Revisit your plan when:
- You get a raise, bonus, or side-income increase.
- Your interest rates change or a promotional rate expires.
- You pay off one debt and need to choose the next target.
- Your monthly expenses rise, such as rent, childcare, or insurance.
- You add a new debt or refinance an existing one.
- Your emergency savings situation improves or worsens.
- You notice that your current method is making you lose motivation.
A simple review process works well:
- Update balances, rates, and minimum payments.
- Confirm how much extra you can realistically pay each month.
- Run both methods again using the new numbers.
- Choose the method that still fits both your math and your behavior.
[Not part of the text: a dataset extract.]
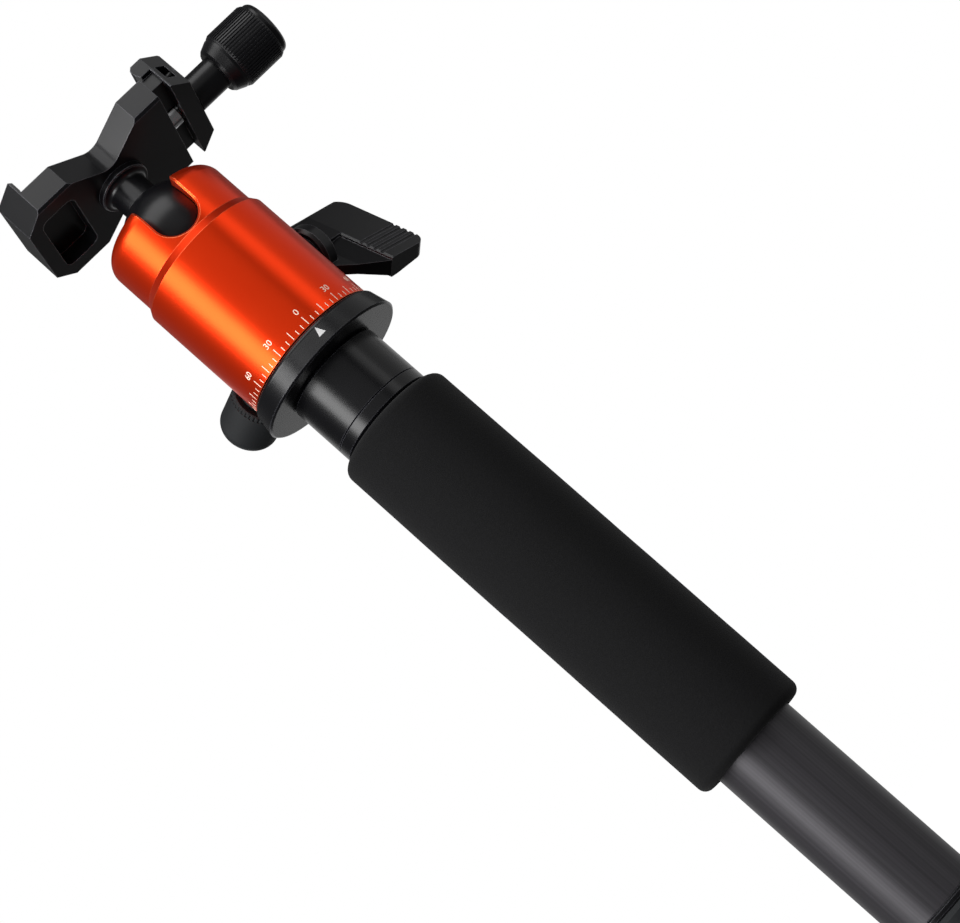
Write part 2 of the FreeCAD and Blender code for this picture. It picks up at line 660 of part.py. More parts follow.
def bevel_notch(shell):
    """Bevels the notch's outer edge along its sides and its round bottom."""
    half = NOTCH_WIDTH / 2
    edges = []
    for edge in shell.Edges:
        bounds = edge.BoundBox
        radii = [math.hypot(vertex.Point.x, vertex.Point.y) for vertex in edge.Vertexes]
        inside = bounds.YMax < 0 and max(-bounds.XMin, bounds.XMax) < half + 1e-3
        if inside and min(radii) > HOUSING_UPPER_RADIUS - 1e-3 and bounds.ZMin > ball_z - half - 1e-3:
            edges.append(edge)
    return shell.makeChamfer(NOTCH_BEVEL, edges)


def housing():
    recess = cylinder(bearing_outer + LOOSE_GAP, housing_bottom - OVERCUT, flange_top + BEARING_HEIGHT)
    journal = cylinder(SPINDLE_RADIUS + RUNNING_FIT, housing_bottom - OVERCUT, web_top)
    bore = cylinder(housing_bore, web_top, ball_z - SEAT_DROP)
    seat = Part.makeSphere(BALL_RADIUS + BALL_GAP, Vector(0, 0, ball_z))
    mouth = cylinder(MOUTH_RADIUS, ball_z, housing_top + OVERCUT)
    bevel = Part.makeCone(MOUTH_RADIUS, MOUTH_RADIUS + HOUSING_LIP_BEVEL, HOUSING_LIP_BEVEL,
                          Vector(0, 0, housing_top - HOUSING_LIP_BEVEL), Z_AXIS)
    shell = bevel_notch(single(turned(housing_outline()).cut(notch_cutter())))
    for cutter in (recess, journal, bore, seat, mouth, bevel, notch_corners()):
        shell = shell.cut(cutter)
    lock_hole = lying(cylinder(LOCK_SCREW_RADIUS + RUNNING_FIT, BALL_RADIUS, HOUSING_RADIUS + OVERCUT))
    pan_hole = lying(cylinder(PAN_SCREW_RADIUS + RUNNING_FIT, SPINDLE_RADIUS, HOUSING_RADIUS + OVERCUT))
    shell = shell.cut(radial(lock_hole, LEVER_AZIMUTH, lever_height))
    return single(shell.cut(radial(pan_hole, PAN_AZIMUTH, PAN_HEIGHT)))


# Lower seat and thrust block that the lock screw presses on
def lower_seat():
    cup = cylinder(housing_bore - SEAT_GAP, seat_bottom, ball_z - SEAT_RISE)
    hollow = Part.makeSphere(BALL_RADIUS + SEAT_GAP, Vector(0, 0, ball_z))
    hole = cylinder(SEAT_HOLE, seat_bottom - OVERCUT, ball_z)
    return cup.cut(hollow).cut(hole)


def thrust_block():
    block = cylinder(housing_bore - SEAT_GAP, washer_top + THRUST_GAP, seat_bottom)
    socket = cylinder(LOCK_SCREW_RADIUS + LOOSE_GAP, LOCK_SCREW_TIP - LOOSE_GAP, housing_bore + OVERCUT)
    return block.cut(radial(lying(socket), LEVER_AZIMUTH, lever_height))


# Lock lever: hub on the lock screw with a wing for the thumb
def lock_screw():
    screw = cylinder(LOCK_SCREW_RADIUS, LOCK_SCREW_TIP, hub_start + SCREW_IN_HUB)
    return radial(lying(bevel_ends(screw, LOCK_SCREW_BEVEL, [LOCK_SCREW_TIP])), LEVER_AZIMUTH, lever_height)


def lever_spacer():
    blank = ring(SPACER_RADIUS, LOCK_SCREW_RADIUS + LOOSE_GAP, HOUSING_RADIUS - SPACER_SET,
                 hub_start - SPACER_GAP)
    placed = radial(lying(blank), LEVER_AZIMUTH, lever_height)
    return placed.cut(cylinder(HOUSING_RADIUS, housing_bottom, housing_top))


def wing_outline():
    """The wing seen along its thickness, as (distance from the hub's inner face, height)."""
    out, top, tip, high, low = WING_OUT, WING_TOP, -WING_TIP, WING_OUT_ROUNDING, WING_TIP_CORNER
    upper = bend((out - high, top - high), high, 90, 0)
    lower = bend((out - low, tip + low), low, 0, -90)
    return [(WING_INNER, top + WING_RISE)] + upper + lower + [(WING_TIP_INNER, tip), (WING_INNER, -WING_INNER_DROP)]


def wing_section():
    """Slab seen from above: it gets thinner from the ridge to the outer edge."""
    half = [(WING_INNER - OVERCUT, WING_HALF), (WING_RIDGE, WING_HALF), (WING_OUT + OVERCUT, WING_EDGE_HALF)]
    return half + [(x, -y) for x, y in reversed(half)]


def wing_scoop(side):
    """What is cut from one side of the wing, between the hub and the ridge."""
    bevel = (WING_RIDGE - RIDGE_BEVEL_RUN, WING_HALF - RIDGE_BEVEL_DROP)
    outline = [
        (WING_RIDGE, WING_HALF), bevel, (bevel[0] - RIDGE_STEP_RUN, bevel[1] - RIDGE_STEP_DROP),
        (WING_WAIST, WING_WAIST_HALF), (WING_INNER - OVERCUT, WING_WAIST_HALF),
        (WING_INNER - OVERCUT, WING_HALF + OVERCUT), (WING_RIDGE, WING_HALF + OVERCUT)
    ]
    return plate([(x, side * y) for x, y in outline], -WING_TIP - OVERCUT, -SCOOP_TOP)


def wing_profile():
    """The wing seen along the lever's axis: rounded along its top and its tip, and climbing to the hub."""
    half, top, tip = WING_HALF, WING_TOP + WING_RISE, -WING_TIP
    low, high = WING_TIP_ROUNDING, WING_TOP_ROUNDING
    outline = bend((half - low, tip + low), low, -90, 0) + bend((half - high, top - high), high, 0, 90)
    outline += bend((high - half, top - high), high, 90, 180) + bend((low - half, tip + low), low, 180, 270)
    face = outline_face(outline, lambda p: Vector(-OVERCUT, p[0], p[1]))
    run, length = WING_OUT - WING_OUT_ROUNDING + OVERCUT, WING_OUT + 2 * OVERCUT
    return face.extrude(Vector(length, 0, -WING_RISE * length / run))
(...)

- Automate minimums and schedule your extra payment immediately.
For many households, the most important action is not choosing the theoretically perfect method. It is protecting the monthly surplus that funds the plan. Cut recurring waste, direct windfalls with intention, and avoid adding new balances while paying off old ones.
If you want a practical next step, do this today:
- List every debt on one page.
- Write the balance, rate, minimum payment, and due date.
- Circle the smallest balance and the highest-rate balance.
- Decide which one fits your current reality better: the quick win or the expensive debt.
- Set one automatic extra payment for this month.
That one decision will do more for your debt payoff strategy than reading ten more opinions.
In the end, the debate around debt snowball vs debt avalanche is useful because it forces you to match strategy with behavior. Avalanche usually saves more. Snowball often feels easier to sustain. The best debt payoff method is the one that helps you keep paying, keep adjusting, and keep moving until the balances are gone.